General statistics of stochastic process of gene expression in eukaryotic cells.
Kuznetsov VA, Knott GD, Bonner RF
Genetics (2002)
Category: gene expression ¤ Added: Jul 25, 2002 ¤ Rating: ◊◊
Thousands of genes are expressed at such very low levels (</=1 copy per cell) that global gene expression analysis of rarer transcripts remains problematic. Ambiguity in identification of rarer transcripts creates considerable uncertainty in fundamental questions such as the total number of genes expressed in an organism and the biological significance of rarer transcripts.
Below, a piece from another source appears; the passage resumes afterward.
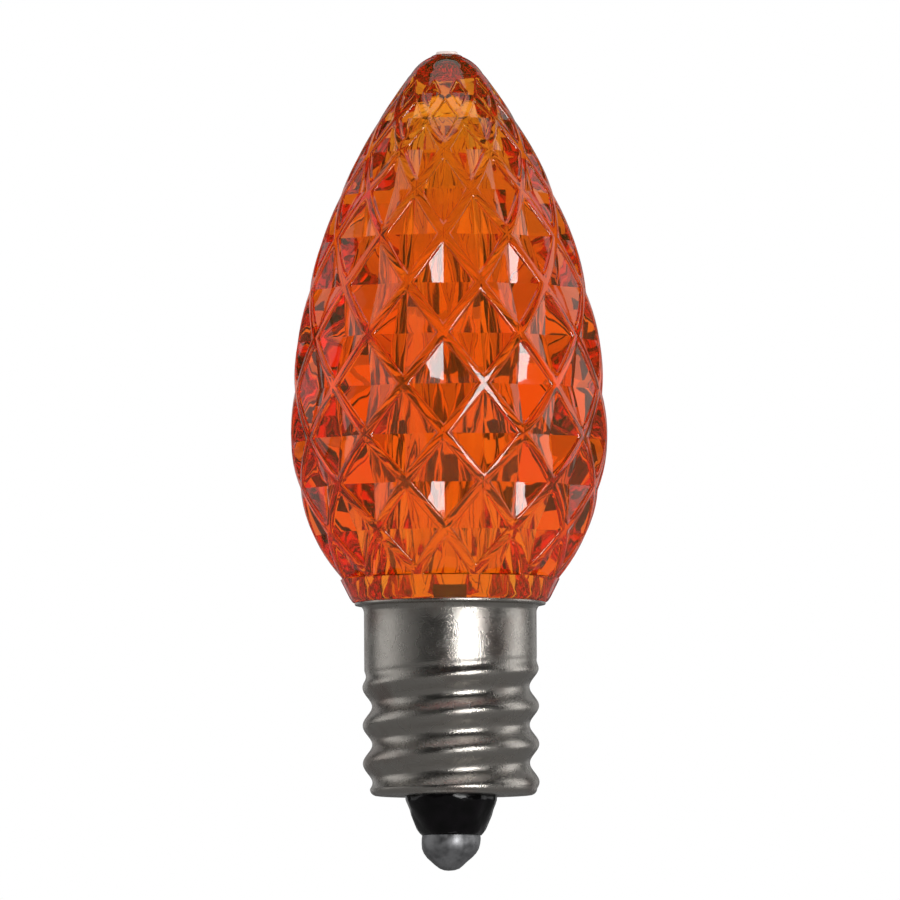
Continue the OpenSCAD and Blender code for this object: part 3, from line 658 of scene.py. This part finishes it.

Knowing the distribution of the true number of genes expressed at each level and the corresponding gene expression level probability function (GELPF) could help resolve these uncertainties. We found that all observed large-scale gene expression data sets in yeast, mouse, and human cells follow a Pareto-like distribution model skewed by many low-abundance transcripts. A novel stochastic model of the gene expression process predicts the universality of the GELPF both across different cell types within a multicellular organism and across different organisms. This model allows us to predict the frequency distribution of all gene expression levels within a single cell and to estimate the number of expressed genes in a single cell and in a population of cells. A random "basal" transcription mechanism for protein-coding genes in all or almost all eukaryotic cell types is predicted. This fundamental mechanism might enhance the expression of rarely expressed genes and, thus, provide a basic level of phenotypic diversity, adaptability, and random monoallelic expression in cell populations.